Both apps show the camera feed and print progress along with any problems or errors that might need your attention.

Jim Martin / Foundry

One oddity with the P1S is that when you print from either of the apps, it doesn’t store those models on the microSD card that must be inserted into the slot on top of the printer itself for remote printing to work. It is possible to print from a selection of pre-sliced models, but if you want to re-print anything you’ll have to look in the Print History in the apps. 

Price & availability 

The Bambu P1S costs $699 / £639, or $949 / £869 for the Combo version. You can buy a P1S directly from Bambu’s website.  

If you already have the P1S or want more than four colours you can buy the AMS separately for $349 / £309. Just note that you also need the AMS Hub to connect more than one AMS to the P1S. 

For alternative options, see our roundup of the best 3D printers. 

Should I buy the Bambu P1S?

Bambu has an enviable reputation for excellent print quality, and P1S certainly lived up to the hype in my testing, besting every other printer I’ve reviewed. 

However, even if you don’t go for the Combo, it is more expensive than some rivals.
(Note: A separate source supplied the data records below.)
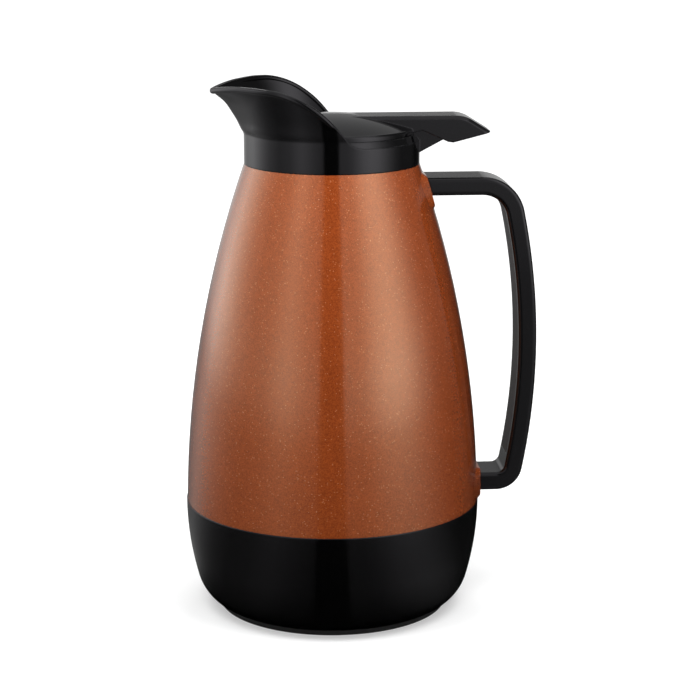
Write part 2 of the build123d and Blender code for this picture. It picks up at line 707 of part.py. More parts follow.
# Torsion spring: a coil round the pin, one leg under the lever's roof and one on the bracket's web
def lid_spring():
    climb = coil_pitch / (2 * pi * coil_r)
    spots = []
    for quarter in range(round(4 * coil_turns) + 1):
        angle = quarter * pi / 2
        y = coil_pitch * (quarter / 4 - coil_turns / 2)
        spot = Vector(hinge_x - coil_r * sin(angle), y, hinge_z + coil_r * cos(angle))
        spots.append((spot, Vector(-cos(angle), climb, -sin(angle)).normalized()))
    (begin, begin_way), (finish, finish_way) = spots[0], spots[-1]
    tip = begin - begin_way * lid_leg
    path = [Line(tip, begin)]
    for (here, way), (there, next_way) in zip(spots, spots[1:]):
        path += biarc(here, way, there, next_way)
    path.append(Line(finish, finish + finish_way * bracket_leg))
    spring = sweep(Plane(origin=tip, z_dir=begin_way) * Circle(wire_r), Wire(path))
    turns = [edge.position_at(0.5) for edge in path[1:-1]]
    least = min((a - b).length for a, b in zip(turns, turns[8:])) - 2 * wire_r
    print("spring: least gap between turns", round(least, 2))
    return spring


made = {
    "outer_shell": outer_shell(),
    "base_cup": base_cup(),
    "foot_ring": foot_ring(),
    "foam_plug": foam_plug(),
    "inner_liner": inner_liner(),
    "insulation_foam": insulation_foam(),
    "liner_gasket": liner_gasket(),
    "neck_seal": neck_seal(),
    "spout_collar": spout_collar(),
    "handle_shell": handle_shell(),
    "handle_cover": handle_cover(),
    "handle_screws": handle_screws(),
    "upper_backing_plate": backing_plate(upper_inside_x, arm_mid_z),
    "lower_backing_plate": backing_plate(lower_inside_x, foot_arm_mid_z),
    "lid_cover": lid_cover(),
    "lid_plate": lid_plate(),
    "lid_seal": lid_seal(),
    "lid_insulation": lid_insulation(),
    "lid_screws": lid_screws(),
    "hinge_pin": hinge_pin(),
    "pin_cap": pin_cap(),
    "lid_spring": lid_spring(),
}
os.makedirs("parts", exist_ok=True)
for node, shape in made.items():
    export_step(shape, f"parts/{node}.step")
    print(node, len(shape.solids()), round(shape.volume))
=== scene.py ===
# Thermal carafe: finishes, rim bead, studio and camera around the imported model.
# Metres. +X points to the handle, -Y to the camera, +Z up.
import bpy
from math import cos, pi, radians, sin
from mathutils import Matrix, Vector
from mathutils.bvhtree import BVHTree


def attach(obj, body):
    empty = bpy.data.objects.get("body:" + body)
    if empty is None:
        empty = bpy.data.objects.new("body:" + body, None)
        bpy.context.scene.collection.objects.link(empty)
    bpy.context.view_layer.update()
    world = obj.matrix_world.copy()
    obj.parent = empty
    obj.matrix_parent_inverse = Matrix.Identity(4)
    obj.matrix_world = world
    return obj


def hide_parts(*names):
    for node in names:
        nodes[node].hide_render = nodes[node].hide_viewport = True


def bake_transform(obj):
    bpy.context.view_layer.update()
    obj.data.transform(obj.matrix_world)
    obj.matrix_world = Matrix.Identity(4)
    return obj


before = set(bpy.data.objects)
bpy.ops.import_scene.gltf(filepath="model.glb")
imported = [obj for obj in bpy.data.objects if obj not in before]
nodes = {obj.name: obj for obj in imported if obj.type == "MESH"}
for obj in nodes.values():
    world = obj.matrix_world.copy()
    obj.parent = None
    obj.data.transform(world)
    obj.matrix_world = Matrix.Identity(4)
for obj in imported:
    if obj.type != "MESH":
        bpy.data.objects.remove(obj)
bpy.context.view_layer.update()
print("frame loaded:", len(nodes), "nodes")


# Small helpers for node trees

def addNode(tree, kind, spot, **settings):
    node = tree.nodes.new(kind)
    node.location = spot
    for name, value in settings.items():
        setattr(node, name, value)
    return node


def setInputs(node, values):
    for name, value in values.items():
        node.inputs[name].default_value = value
    return node


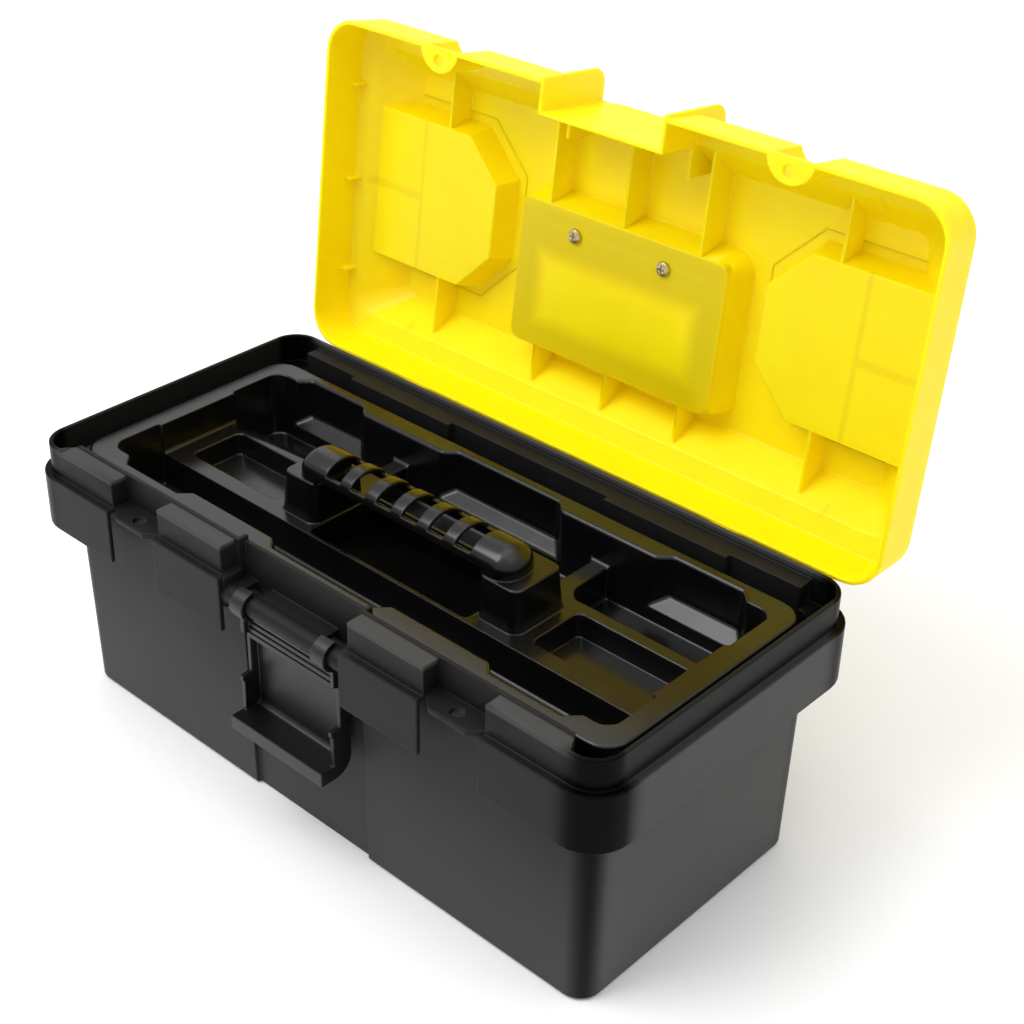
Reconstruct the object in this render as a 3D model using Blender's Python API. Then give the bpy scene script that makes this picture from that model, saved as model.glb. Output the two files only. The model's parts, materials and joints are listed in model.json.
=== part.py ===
"""Plastic toolbox with a lift-out tote tray, open on its hinge stops.

World frame in metres: +X along the box, +Y towards the hinges, +Z up, origin at the centre of the flat bottom.
The lid is modelled shut and then turned open about its hinge axis.
"""

import math

import bpy
import bmesh
from mathutils import Matrix, Vector

# ---- driving dimensions (metres) --------------------------------------------
LENGTH = 0.4000            # over the skirt, and over the lid
DEPTH = 0.1932             # over the skirt
BODY_LENGTH = LENGTH - 0.0322       # body at its bottom
BODY_DEPTH = DEPTH - 0.0318
BODY_DRAFT = 0.0020        # how far each body wall leans out by the top
RIM_LENGTH = LENGTH - 0.0082
RIM_FRONT = -DEPTH / 2 + 0.0144        # outer face of the rim's front wall
RIM_BACK = DEPTH / 2 - 0.0044
BLOCK_FRONT = -DEPTH / 2 + 0.0044      # outer face of the hollow blocks on the rim
LEDGE_TOP = 0.1372         # flat ledge between rim and skirt
SKIRT_BOTTOM = 0.1059
RIM_TOP = 0.1535
WALL = 0.0025
LEDGE = 0.0025
BODY_RADIUS = 0.0120
SKIRT_RADIUS = 0.0215
RIM_RADIUS = 0.0160
GAP = 0.0003               # between parts that lie against each other

LATCH_BAY = 0.0425         # half width of the recess behind the latch
BAY_FRONT = RIM_FRONT + 0.0042        # face of that recess
BAY_RIM_DROP = 0.0025      # the rim is this much lower in the bay
INNER_BLOCK = (0.0448, 0.0941)
OUTER_BLOCK = (0.1312, 0.1752)
BLOCK_DROP = 0.0005        # the blocks' tops lie this much below the rim
BLOCK_SLANT = 0.0060
EYE_BAY = (0.0941, 0.1312)
EYE_RADIUS = 0.0035
EYE_Y = BLOCK_FRONT + 0.0027
SHELF_TOP = 0.1495         # box section along the inside of the rear rim
SHELF_FRONT = RIM_BACK - 0.0122
SHELF_STEP_FRONT = RIM_BACK - 0.0158
SHELF_STEP = (0.0550, 0.1330)
SHELF_END = RIM_LENGTH / 2 - 0.0219

HINGE_Y = DEPTH / 2 + 0.0068
HINGE_Z = 0.1357
HINGE_X = 0.1100
HINGE_PIN_RADIUS = 0.0018
KNUCKLE_RADIUS = 0.0060
KNUCKLE_WIDTH = 0.0085
LID_KNUCKLE_WIDTH = 0.0180
LID_OPEN = math.radians(96.64)

LID_WALL = 0.0022
LID_LENGTH = LENGTH - 0.0014
LID_SIDE = 0.0270          # height of the lid's side walls
SHOULDER = 0.0305          # height where the crown begins
CROWN = 0.0502             # height of the crown
CROWN_FOOT = (LID_LENGTH / 2 - 0.0103, -DEPTH / 2 + 0.0141, DEPTH / 2 - 0.0131)
CROWN_TOP = (LID_LENGTH / 2 - 0.0308, -DEPTH / 2 + 0.0291, DEPTH / 2 - 0.0261)
LID_RADIUS = 0.0200
LID_LEAN = 0.0013
NOTCH = 0.0384             # half width of the latch notch
NOTCH_FACE = -DEPTH / 2 + 0.0161
CATCH = (0.0300, 0.0027, 0.0026)   # ridge on the crown that the latch hooks over: half length, width, height
CHEEK_FRONT = -DEPTH / 2 - 0.0016
CHEEK_RADIUS = 0.0090
WELL_FLOOR = 0.0297        # inner face of the handle well
WELL = (0.0690, -0.0240, 0.0580)
WELL_DRAFT = 0.0050
BIN_FLOOR = 0.0318
BIN_INNER = 0.0915
BIN_SPAN = (-0.0445, 0.0435)
BIN_CORNER = 0.0230
BIN_DRAFT = 0.0040
DIVIDER = 0.0015
RIB = 0.0018
RIB_X = 0.0505
BIN_RIB_X = 0.1300

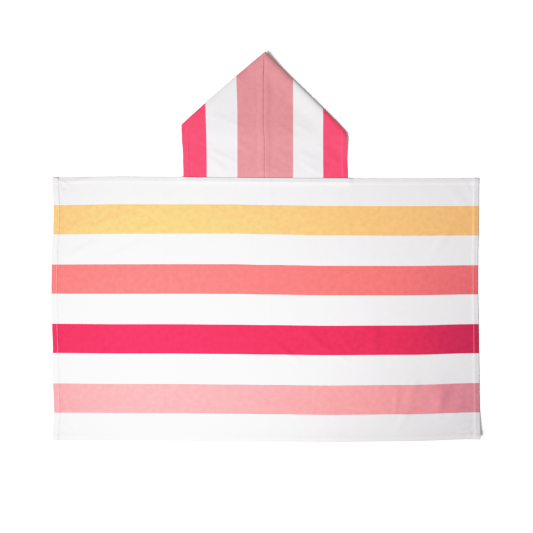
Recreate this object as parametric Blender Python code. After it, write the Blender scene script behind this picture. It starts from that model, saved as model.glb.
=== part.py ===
"""A child's hooded towel, laid flat with its outer face up. Blender 4.5, metres, +Z up.

+X runs along the long side, +Y from the towel to the tip of the hood, and the floor is z = 0.
Each piece of cloth starts as a flat grid that is cut along its hems and folds, gets a second
face by extrusion, and is then laid down: hems thicken it, and wrinkles and folds lift it.
"""
import math
from collections import namedtuple

import bmesh
import bpy
from mathutils import Vector

# The towel
BODY_WIDTH = 1.300
BODY_HEIGHT = 0.803
BODY_TOP = 0.2119          # Y of the edge that carries the hood
CLOTH = 0.0012             # one layer
GAP = 0.0003               # kept between pieces, and between layers
HEM = 0.0170               # width of every turned hem
HEM_EXTRA = 0.0014         # what the turned layers add
HEM_STEP = 0.0015          # width of the step beside a hem
CORNER_EXTRA = 0.0010      # where two hems cross
EDGE_ROUND = 0.0012        # a folded edge is rounded over this width
EDGE_DRAW = 0.30           # share of the thickness that the rounding takes from each face

# The hood: two halves seamed up the centre back, each folded under along its slanting edge
HOOD_SEAM = -0.0045        # X of the centre seam
HOOD_HEIGHT = 0.3818       # from the towel's top edge to the tip
NECK_LAP = 0.010           # what is caught under the towel's top hem
LAP_REST = 0.0150          # the towel comes back to the floor over this length beside the lap
FLAP_REST = 0.0600         # the hood comes down to the floor over this length past its flap
FLAP_RISE = 0.0140         # and steps from one layer to a hem over this one
FOLD_RADIUS = 0.0042       # the slanting fold isn't pressed: it is a soft roll of this radius
ROLL_REACH = 0.045         # the outer layer comes down from the roll over this length
BEND_STEPS = 6
ROLL_STEPS = 3
TIP_LIFT = 0.0060          # the tip of the hood stands a little off the floor
TIP_REACH = 0.110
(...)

It’s $100 more than the Creality K1, and lacks the X1 Carbon’s touchscreen, which the K1 has.

While it does have a useful built-in camera for monitoring prints, it doesn’t have AI monitoring that could alert you to a failed print, rather than discovering only later that one object (or the entire print) hasn’t worked. Depending on where you keep the printer, these things may or may not be a problem.

Ultimately, it’s only the screen that really lets the P1S down, but as I said already, you can largely avoid it by using the desktop or mobile apps. And, finally, having made full use of the Creality K1 Max’s large build volume just before reviewing the P1S Combo, it is a shame that there’s no similar offering in Bambu’s range. So long as you won’t often need to print objects bigger than 256x256x256mm, though, the P1S really is a great choice and, even with that primitive screen, it’s easy to recommend.